===== EXERCISE INPUTS

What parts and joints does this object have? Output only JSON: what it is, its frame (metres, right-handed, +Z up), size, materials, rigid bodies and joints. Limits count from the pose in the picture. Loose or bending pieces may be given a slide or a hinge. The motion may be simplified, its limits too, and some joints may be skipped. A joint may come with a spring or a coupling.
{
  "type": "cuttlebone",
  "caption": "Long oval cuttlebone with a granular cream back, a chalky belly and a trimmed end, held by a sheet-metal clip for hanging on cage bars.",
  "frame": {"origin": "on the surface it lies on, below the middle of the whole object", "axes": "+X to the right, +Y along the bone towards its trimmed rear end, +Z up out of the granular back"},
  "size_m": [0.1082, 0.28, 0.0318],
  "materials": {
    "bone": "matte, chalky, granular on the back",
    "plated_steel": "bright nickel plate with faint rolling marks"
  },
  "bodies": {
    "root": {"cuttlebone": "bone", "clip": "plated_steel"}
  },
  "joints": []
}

==========
===== EXERCISE INPUTS

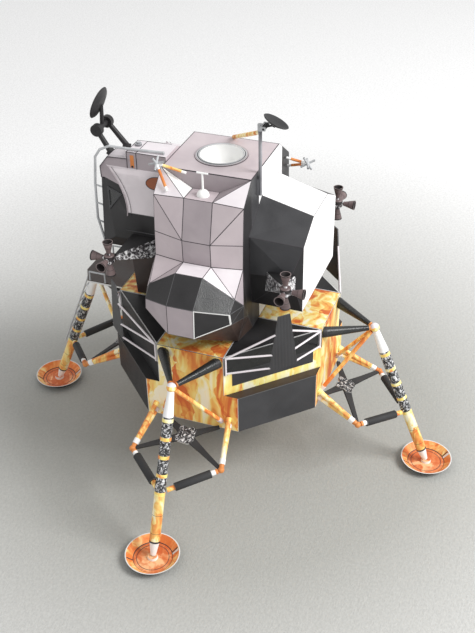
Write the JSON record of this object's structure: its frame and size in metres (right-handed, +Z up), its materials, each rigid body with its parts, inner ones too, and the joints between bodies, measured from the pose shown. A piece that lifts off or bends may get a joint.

==========
===== EXERCISE INPUTS

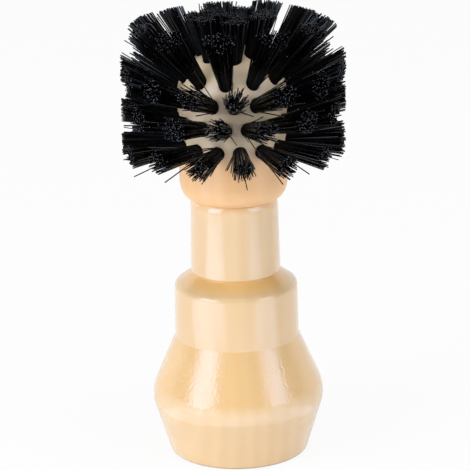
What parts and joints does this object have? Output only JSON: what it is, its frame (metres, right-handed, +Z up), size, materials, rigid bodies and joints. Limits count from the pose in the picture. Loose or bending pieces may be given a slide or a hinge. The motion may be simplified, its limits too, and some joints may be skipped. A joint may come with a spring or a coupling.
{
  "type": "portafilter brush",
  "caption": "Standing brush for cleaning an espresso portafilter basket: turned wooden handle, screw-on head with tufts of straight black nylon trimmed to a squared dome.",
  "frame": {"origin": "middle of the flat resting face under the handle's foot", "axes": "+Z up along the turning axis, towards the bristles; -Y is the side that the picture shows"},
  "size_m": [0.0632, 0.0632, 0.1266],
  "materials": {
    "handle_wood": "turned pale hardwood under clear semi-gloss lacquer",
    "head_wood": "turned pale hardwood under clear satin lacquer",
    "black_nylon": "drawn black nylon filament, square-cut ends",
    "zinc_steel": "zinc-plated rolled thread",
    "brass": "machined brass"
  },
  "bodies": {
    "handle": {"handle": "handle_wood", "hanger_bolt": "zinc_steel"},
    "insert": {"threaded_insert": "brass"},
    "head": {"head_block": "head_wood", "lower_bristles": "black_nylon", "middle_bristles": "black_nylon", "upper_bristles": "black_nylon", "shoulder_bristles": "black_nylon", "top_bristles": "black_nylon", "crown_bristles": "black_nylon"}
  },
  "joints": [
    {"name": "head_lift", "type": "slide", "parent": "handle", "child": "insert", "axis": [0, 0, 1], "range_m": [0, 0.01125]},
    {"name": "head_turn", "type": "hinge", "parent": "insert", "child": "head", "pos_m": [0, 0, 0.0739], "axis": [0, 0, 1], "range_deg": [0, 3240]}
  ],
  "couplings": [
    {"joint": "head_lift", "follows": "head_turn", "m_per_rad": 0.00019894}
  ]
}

==========

■ DIRECTIONS: Go through the entries above and copy every line containing "that".

■ EXERCISE OUTPUT:
Write the JSON record of this object's structure: its frame and size in metres (right-handed, +Z up), its materials, each rigid body with its parts, inner ones too, and the joints between bodies, measured from the pose shown. A piece that lifts off or bends may get a joint.
  "frame": {"origin": "middle of the flat resting face under the handle's foot", "axes": "+Z up along the turning axis, towards the bristles; -Y is the side that the picture shows"},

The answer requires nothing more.